It is the summer season, which is also the season of flat tires. Due to the excessive heat more tires are prone to go flat or to blowout. Being on the road and having an unexpected flat or blowout can add stress to your day, delay your daily schedule, and so much more. Additionally, you may not have all of the tools or experience needed to change the tire. However, a roadside and towing service has got your back. Today Citywide Towing Service would like to share how to avoid and prevent summer tire flats or blowouts.
Watch Road Conditions to Avoid a Tire Puncture
When it comes to avoiding a flat tire or a blowout, start with a daily awareness of the road’s condition on which you will drive. The condition of the road is huge. Make sure to always watch out for potholes, uneven paved roads, and debris in the road. Be sure to always look ahead when driving and avoid road hazards regardless as to how small they may seem. It only takes a small nail or screw to flatten a tire.
Check Tire Temperature on Hot Days
During the summer months here in Texas, the roads can get very hot. Heat is a major contributor to tire flats and blowouts. High temperatures can cause the air inside your tire to expand which puts additional pressure on the tires. During the hot summer months, it is important to check your tire pressure often. You may find you need to deflate the tire a little bit due to the heat’s effects on the tire air pressure. Make sure to check your tire air pressure in the morning and before going on longer trips.
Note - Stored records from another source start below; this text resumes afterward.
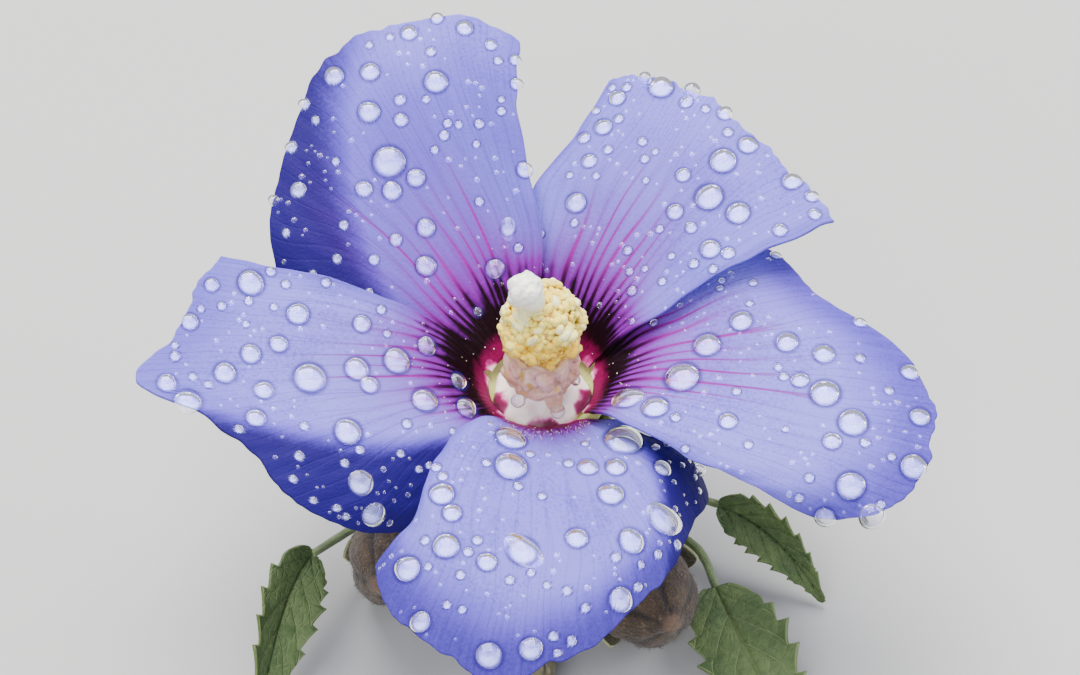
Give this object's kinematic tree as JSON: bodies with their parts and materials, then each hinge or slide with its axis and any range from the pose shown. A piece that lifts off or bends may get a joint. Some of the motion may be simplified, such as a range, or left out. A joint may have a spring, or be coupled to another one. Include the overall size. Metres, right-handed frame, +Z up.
{
  "type": "rose of sharon bloom on a cut sprig",
  "caption": "Open single rose of sharon bloom, wet with rain, on a short cut twig with seed capsules and toothed leaves.",
  "frame": {"origin": "on the surface that the sprig lies on, under the middle of its box, close under the flower's axis", "axes": "+Z up along the flower's axis, +Y from the twig's front cut towards its back one, +X to the right"},
  "size_m": [0.0877, 0.0788, 0.0498],
  "materials": {
    "petal": "satin, finely veined, blue-violet with a maroon eye",
    "column": "matt, knobbly, cream with yellow pollen",
    "calyx": "downy matt green",
    "bark": "rough grey-brown bark with pale lenticels",
    "capsule": "matt dark brown, short dense down",
    "leaf": "satin dark green, veined",
    "water": "clear, glossy"
  },
  "bodies": {
    "root": {"petal_back_left": "petal", "petal_left": "petal", "petal_front": "petal", "petal_right": "petal", "petal_back_right": "petal", "column_foot": "column", "stamen_column": "column", "stigma": "column", "calyx": "calyx", "flower_stalk": "calyx", "twig": "bark", "capsule_left": "capsule", "capsule_right": "capsule", "capsule_left_stalk": "calyx", "capsule_right_stalk": "calyx", "leaf_left": "leaf", "leaf_right": "leaf", "leaf_front": "leaf", "leaf_left_stalk": "leaf", "leaf_right_stalk": "leaf", "leaf_front_stalk": "leaf", "bract_1": "calyx", "bract_2": "calyx", "bract_3": "calyx", "bract_4": "calyx", "bract_5": "calyx", "bract_6": "calyx", "bract_7": "calyx"}
  },
  "joints": []
}
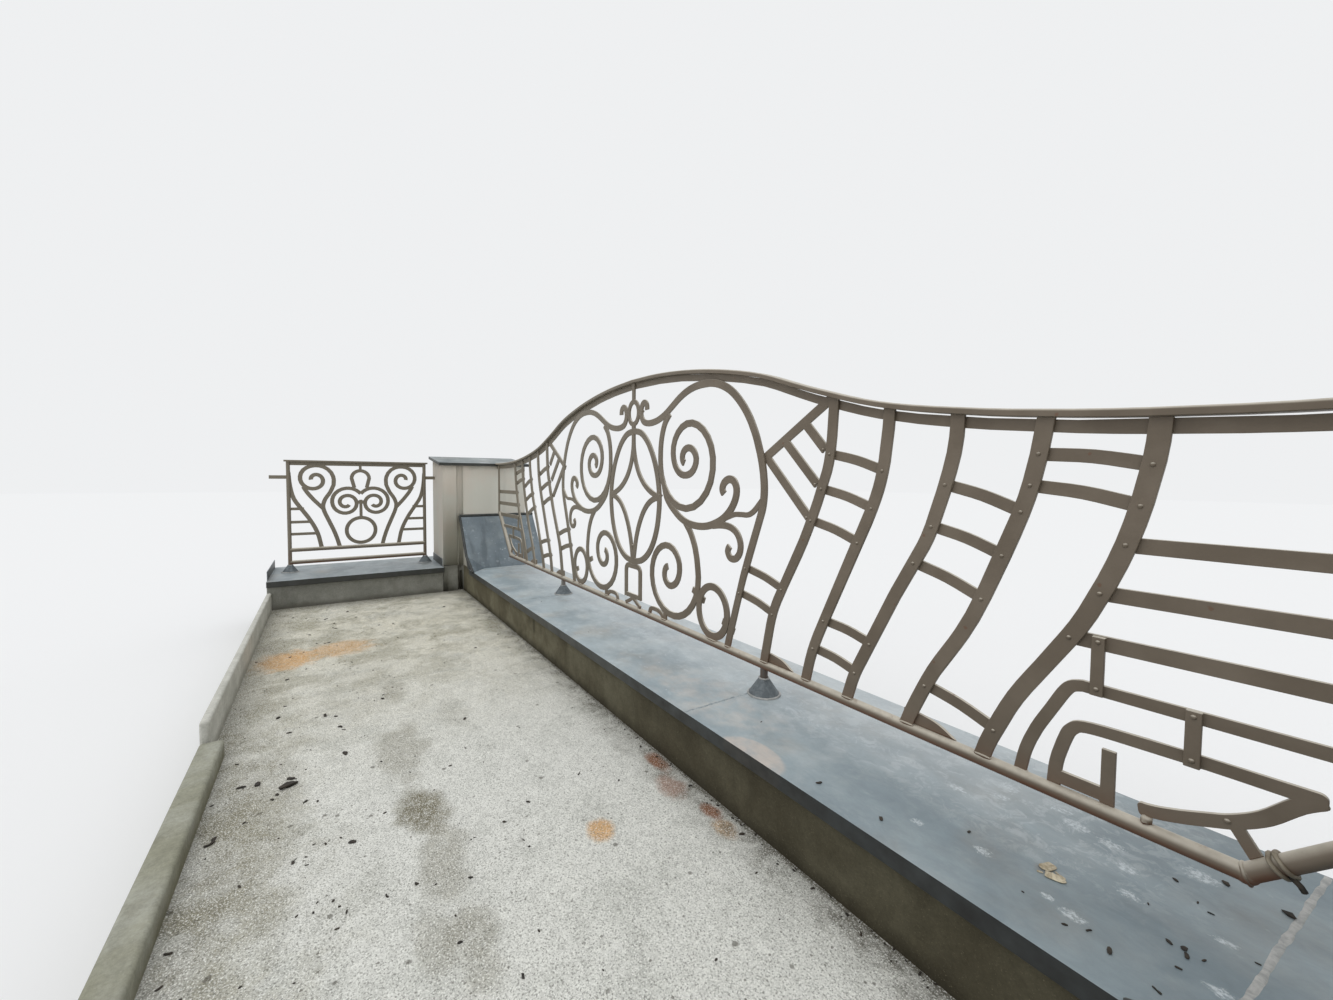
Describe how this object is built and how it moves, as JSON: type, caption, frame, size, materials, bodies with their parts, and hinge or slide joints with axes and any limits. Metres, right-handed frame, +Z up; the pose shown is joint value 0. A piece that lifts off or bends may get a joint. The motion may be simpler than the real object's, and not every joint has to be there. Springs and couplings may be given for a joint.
{
  "type": "balcony",
  "caption": "Roof-level house balcony: cement floor, low zinc-capped parapets, corner piers and a waved wrought-iron scroll railing, cut off at the house wall.",
  "frame": {"origin": "middle of the underside of the floor slab, under the centre of the overall box", "axes": "+X along the balcony towards its far end, -Y to the street, +Y to the house wall, +Z up"},
  "size_m": [5.646, 1.76, 1.487],
  "materials": {
    "iron": "satin",
    "zinc": "matte",
    "cement": "matte",
    "render": "matte",
    "screed": "matte"
  },
  "bodies": {
    "root": {"floor_slab": "screed", "wall_skirting": "cement", "door_step": "cement", "front_parapet": "cement", "far_side_parapet": "cement", "near_side_parapet": "cement", "far_pier": "render", "near_pier": "render", "far_pier_cap": "zinc", "near_pier_cap": "zinc", "front_capping": "zinc", "far_side_capping": "zinc", "near_side_capping": "zinc", "far_slope_flashing": "zinc", "near_slope_flashing": "zinc", "leg_collars": "zinc", "far_post_collars": "zinc", "near_post_collars": "zinc", "handrail": "iron", "top_bar": "iron", "bottom_tube": "iron", "support_legs": "iron", "far_uprights": "iron", "near_uprights": "iron", "far_rungs": "iron", "near_rungs": "iron", "far_end_grille": "iron", "near_end_grille": "iron", "far_brace": "iron", "near_brace": "iron", "medallion": "iron", "centre_loops": "iron", "centre_foot": "iron", "far_crest_scroll": "iron", "near_crest_scroll": "iron", "far_upper_spiral": "iron", "near_upper_spiral": "iron", "far_curl_scroll": "iron", "near_curl_scroll": "iron", "far_lower_spiral": "iron", "near_lower_spiral": "iron", "far_side_frame": "iron", "near_side_frame": "iron", "far_side_scrolls": "iron", "near_side_scrolls": "iron"}
  },
  "joints": []
}
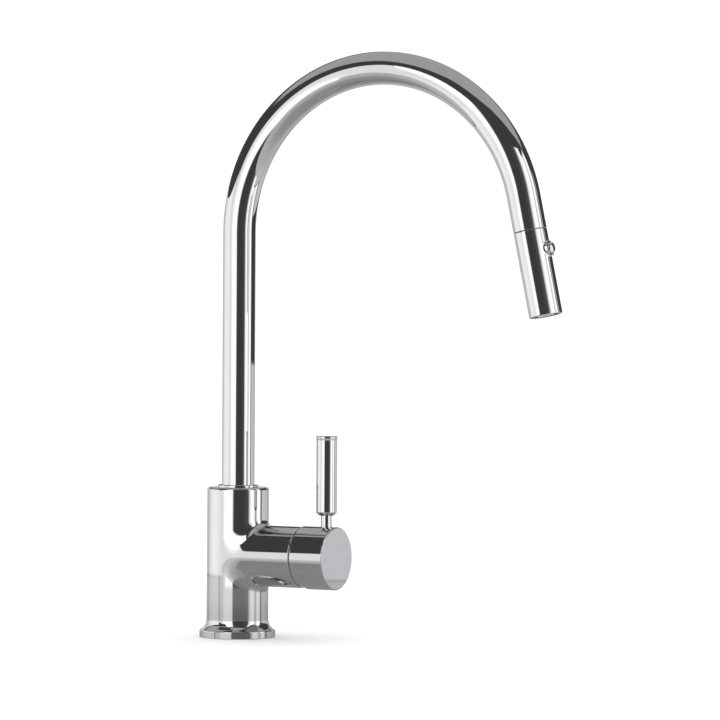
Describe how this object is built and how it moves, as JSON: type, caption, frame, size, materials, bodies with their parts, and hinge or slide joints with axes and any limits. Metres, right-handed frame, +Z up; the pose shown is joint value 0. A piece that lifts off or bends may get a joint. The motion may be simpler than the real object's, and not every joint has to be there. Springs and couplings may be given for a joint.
{
  "type": "kitchen faucet",
  "caption": "Single-hole kitchen faucet with a high-arc swivelling spout, a pull-down spray head on a hose and a front lever on a ceramic-disc cartridge.",
  "frame": {"origin": "centre of the base flange's underside, on the deck", "axes": "+Z up; the spout, the barrel and the lever face -Y; X across"},
  "size_m": [0.059, 0.3086, 0.5321],
  "materials": {
    "chrome": "polished chrome plate on brass",
    "brass": "turned brass",
    "steel": "turned stainless steel",
    "black_rubber": "matt black rubber",
    "silicone": "soft grey silicone",
    "ceramic_disc": "lapped alumina",
    "cartridge_plastic": "moulded acetal",
    "bearing_plastic": "moulded acetal, black",
    "magnet": "nickel-plated magnet",
    "face_plastic": "moulded ABS, dark grey",
    "hose_cover": "braided nylon over a rubber hose"
  },
  "bodies": {
    "base": {"base_flange": "chrome", "deck_gasket": "black_rubber", "valve_body": "chrome", "mounting_shank": "brass", "deck_seal_washer": "black_rubber", "clamp_washer": "steel", "mounting_nut": "brass", "nut_screws": "steel", "hose_connector": "steel", "cartridge_base": "cartridge_plastic", "cartridge_seals": "black_rubber", "cartridge_can": "cartridge_plastic", "fixed_disc": "ceramic_disc", "retaining_nut": "brass", "trim_dome": "chrome", "swivel_bushing": "bearing_plastic", "snap_ring": "steel", "glide_ring": "chrome"},
    "rotor": {"cartridge_rotor": "cartridge_plastic", "stem_pin": "steel"},
    "flow_disc": {"moving_disc": "ceramic_disc", "disc_driver": "cartridge_plastic"},
    "lever": {"cartridge_stem": "steel", "lever_hub": "chrome", "lever_neck": "chrome", "lever_grip": "chrome", "set_screw": "steel"},
    "spout": {"spout_tube": "chrome", "spout_adapter": "brass", "spout_o_rings": "black_rubber", "dock_socket": "bearing_plastic", "dock_magnet": "magnet"},
    "spray_head": {"pullout_hose": "hose_cover", "hose_ferrule": "steel", "hose_nut": "brass", "hose_washer": "black_rubber", "dock_spigot": "bearing_plastic", "strike_ring": "steel", "spray_shell": "chrome", "spray_core": "cartridge_plastic", "check_valve": "cartridge_plastic", "button_collar": "chrome", "button_spring": "steel", "spray_plate": "face_plastic", "nozzle_membrane": "silicone", "aerator": "cartridge_plastic"},
    "button": {"spray_button": "chrome", "diverter_spool": "cartridge_plastic"}
  },
  "joints": [
    {"name": "spout_swivel", "type": "hinge", "parent": "base", "child": "spout", "pos_m": [0, 0, 0.1], "axis": [0, 0, 1], "continuous": true},
    {"name": "spray_pull", "type": "slide", "parent": "spout", "child": "spray_head", "axis": [0, -0.2113, -0.9774], "range_m": [0, 0.2], "stiffness_N_per_m": 8, "springref_m": -0.5, "deforming": ["pullout_hose"]},
    {"name": "button_press", "type": "slide", "parent": "spray_head", "child": "button", "axis": [0, 0.9774, -0.2113], "range_m": [0, 0.002], "stiffness_N_per_m": 600, "springref_m": -0.002, "deforming": ["button_spring"]},
    {"name": "lever_turn", "type": "hinge", "parent": "base", "child": "rotor", "pos_m": [0, -0.03, 0.0637], "axis": [0, -1, 0], "range_deg": [-45, 45]},
    {"name": "lever_lift", "type": "hinge", "parent": "rotor", "child": "lever", "pos_m": [0, -0.0599, 0.0637], "axis": [1, 0, 0], "range_deg": [0, 12]},
    {"name": "disc_slide", "type": "slide", "parent": "rotor", "child": "flow_disc", "axis": [0, 0, 1], "range_m": [0, 0.00525]}
  ],
  "couplings": [
    {"joint": "disc_slide", "follows": "lever_lift", "m_per_rad": 0.025}
  ]
}
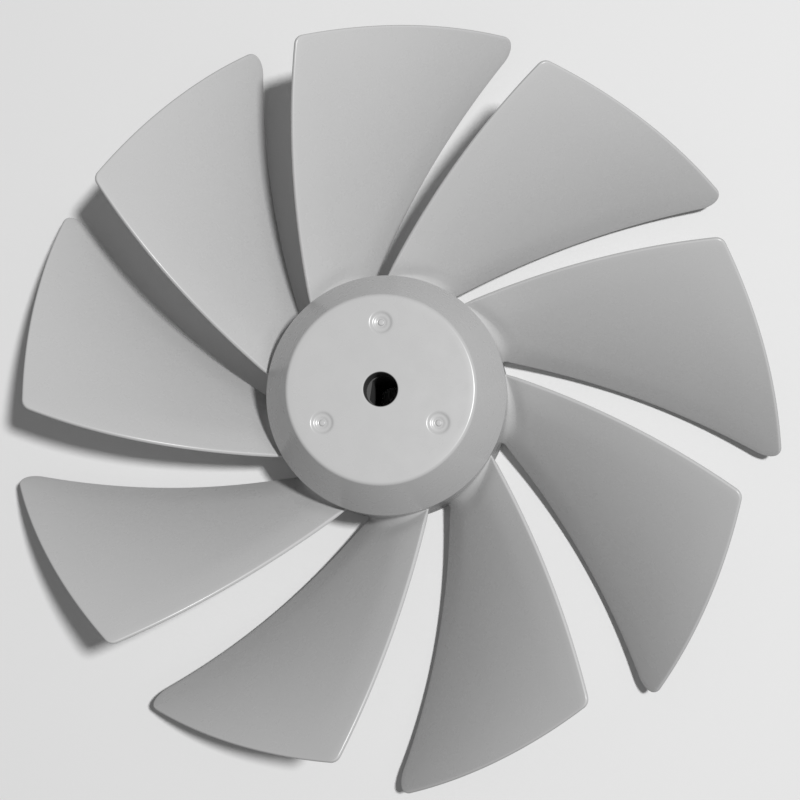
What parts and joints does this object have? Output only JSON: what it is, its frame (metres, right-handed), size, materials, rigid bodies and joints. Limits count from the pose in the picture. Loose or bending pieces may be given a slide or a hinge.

Check if Valve Stems are Leaking
A tire can go flat due to a valve stem leak. Depending on how loose the valve stem is, the air can leak out slowly or very rapidly. Stem valves are that little stem in the center of the tire valve. It unscrews and can be removed as they can be damaged and need replacing. However, they can also become loose on their own. Therefore, it is recommended to check your valve stem every three months to make sure it is not loose or is leaking air.
Tire Wear Indicator
As tires are used their tread will begin to wear down until eventually, the tire has no tread left. This is what mechanics call bald tires. Bald tires are very dangerous as they can get flats and blowouts far more easily. Additionally, bald tires do not grip the road and you are more prone to slippage or loss of traction. Bald tires make your vehicle a danger to everyone on the road. Make sure to check your tire tread, if the tread is lower than 4/32 on an inch high, it is time to change your tire. Most new tire tread ranges from 10/32 to 11/32 of an inch high. You can check your tires tread by using a penny. Place the penny upside down between the tread. If you see all of Lincoln’s head your tread is too low.